Cela faisait 15 mois que Rome s’était fermée à ces navires, précisément depuis le 9 juin 2018, lorsque l’Italie avait refusé d’accueillir les 630 rescapés de l’Aquarius, prédécesseur de l’Ocean Viking. Depuis, l’ex-ministre italien de l’Intérieur, tenant d’une ligne radicale sur l’immigration, n’est plus aux responsabilités : le feu vert est intervenu quelques jours seulement après l’entrée en fonction d’un nouveau gouvernement, fruit d’une alliance entre le Mouvement 5 Etoiles (M5S) et le Parti démocrate (gauche).

Un signe à concrétiser

« Nous sommes très heureux de ce signe qu’a donné l’Italie », qui revient ainsi « à la table européenne des négociations », s’est félicitée lors d’une conférence de presse à Paris la directrice générale adjointe de SOS Méditerranée, Fabienne Lassalle. « D’une situation catastrophique, on est peut-être désormais au début d’une nouvelle ère », a-t-elle ajouté. Un satisfecit qui n’empêche pas Mme Lassalle de rester « extrêmement attentive ». « Il y a eu une exception, mais le décret renforçant la répression contre les bateaux est toujours en place. C’est un premier signe qui doit maintenant être concrétisé par un accord à Malte », où une réunion ministérielle européenne est prévue le 23 septembre, en vue de trouver un accord sur un mécanisme temporaire de répartition, a-t-elle souligné.

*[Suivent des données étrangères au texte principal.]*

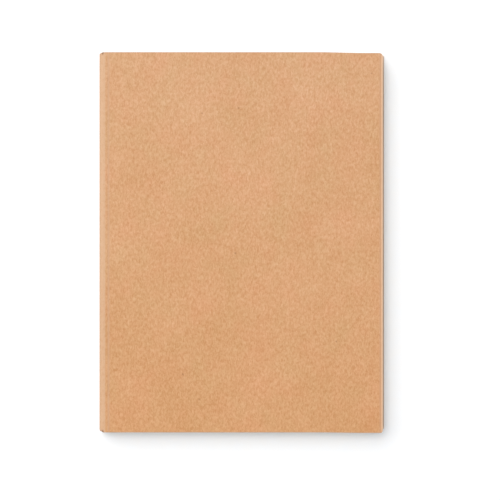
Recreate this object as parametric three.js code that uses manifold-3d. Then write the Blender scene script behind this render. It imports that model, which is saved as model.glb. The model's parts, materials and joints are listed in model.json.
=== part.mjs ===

« Logique que les autres fassent des efforts aussi »

« C’est un vrai revirement. Jusqu’ici, l’Italie disait ‘On n’accueille pas les bateaux et on ne participe pas à l’effort collectif’. Maintenant, non seulement elle accueille le bateau, mais en plus elle participe à l’effort à part égale avec la France et l’Allemagne », confie un diplomate européen, en référence aux 24 migrants de l’Ocean Viking que les italiens se sont engagés à accueillir. « Cela va faciliter les négociation européennes. Les autres pays ne pourront pas dire ‘Puisque le pays de débarquement ne fait pas d’effort, pourquoi en ferions-nous ?’. Désormais, il serait logique que les autres fassent des efforts aussi », souligne ce diplomate. La France, l’Allemagne, l’Italie, Malte ainsi que la présidence finlandaise du Conseil de l’Union européenne seront réunis lundi pour déterminer où les bateaux doivent accoster. L’objectif étant d’aboutir, le 8 octobre au Luxembourg, à un accord sur un mécanisme permettant de répartir automatiquement les migrants secourus entre plusieurs pays européens.

932 morts en Méditerranée en 2019

Pour l’instant, comme cela a été le cas pour l’Ocean Viking samedi, ces débarquements font l’objet de négociations européennes, parfois longues, au cas par cas. Or, dénonce Fabienne Lassalle, « chaque jour en mer est un jour en trop », car la situation en Méditerranée est « paroxystique : on a vu augmenter très nettement le taux de mortalité sur cette zone », avec 646 décès depuis début 2019, selon les chiffres de l’association. Selon l’agence des Nations unies pour les réfugiés (UNHCR), ce sont 932 personnes qui ont péri en Méditerranée en 2019. « Désormais, on estime qu’un migrant sur 10 qui tente la traversée trouve la mort », déplore encore Mme Lassalle. « En 2017, c’était un sur 46. »

D’après le ministère français de l’Intérieur, 7 900 arrivées ont été répertoriées à Malte ou en Italie depuis début 2019, une tendance en forte baisse depuis 2016, quand 181.000 migrants avaient rejoint les côtes de ces pays après avoir traversé la Méditerranée. Réouverture des ports italiens ou non, les ONG qui portent secours en mer « ne doivent pas être toutes seules », rappelle Céline Schmitt, porte-parole du HCR France, qui appelle de ses voeux une nouvelle mission étatique de l’ampleur de Mare Nostrum, vaste opération de secours italienne lancée en 2013. Matteo Salvini a interprété autrement la situation : « Et voilà, les ports ouverts sans limite. L’Italie redevient le camp de réfugiés de l’Europe », a-t-il dit.